The music and ambient sounds are perfectly competent, but they lean so heavily on the established foundation that Kepler never develops its own unique auditory signature. It sounds unmistakably like Destiny, but it fails to sound distinctively like The Edge of Fate, making the new frontier feel and sound a lot like the old one.
The Review
Destiny 2: The Edge of Fate
Destiny 2: The Edge of Fate is an expansion at war with itself. It tells one of the series' most compelling stories and introduces brilliant quality-of-life updates that genuinely improve the core experience. However, these triumphs are constantly undermined by frustrating new mechanics, a tedious endgame that mistakes repetition for content, and a return to a grind-heavy philosophy that devalues player investment. It’s an essential piece of lore wrapped in a flawed and often frustrating package, leaving a brilliant first impression that fades the longer you play.
PROS
- A compelling campaign with significant, impactful lore revelations.
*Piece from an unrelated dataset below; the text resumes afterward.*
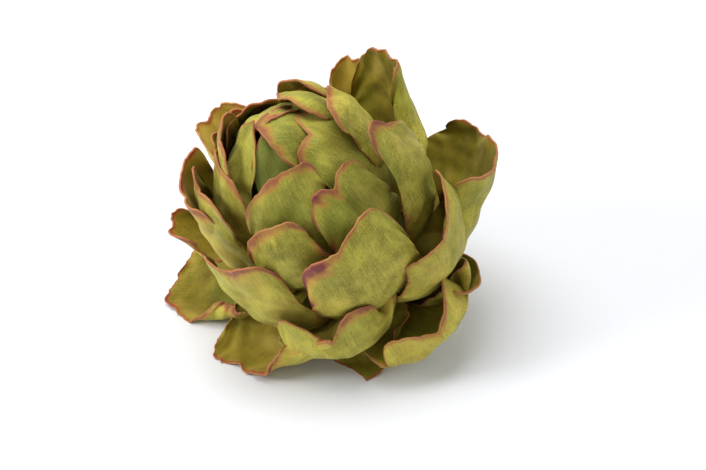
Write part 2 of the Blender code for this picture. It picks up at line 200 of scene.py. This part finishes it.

- Excellent quality-of-life additions like the Shooting Range and customizable difficulty.
- The new Portal UI makes the game more accessible for all players.
- A thoughtfully designed and challenging new Raid.
CONS
- New traversal mechanics are often clunky and interrupt the game's flow.
- The endgame loop is repetitive and relies on replaying the same content.
- A gear reset and a return to a heavier grind can feel punishing.
- The new world of Kepler lacks the visual identity of past destinations.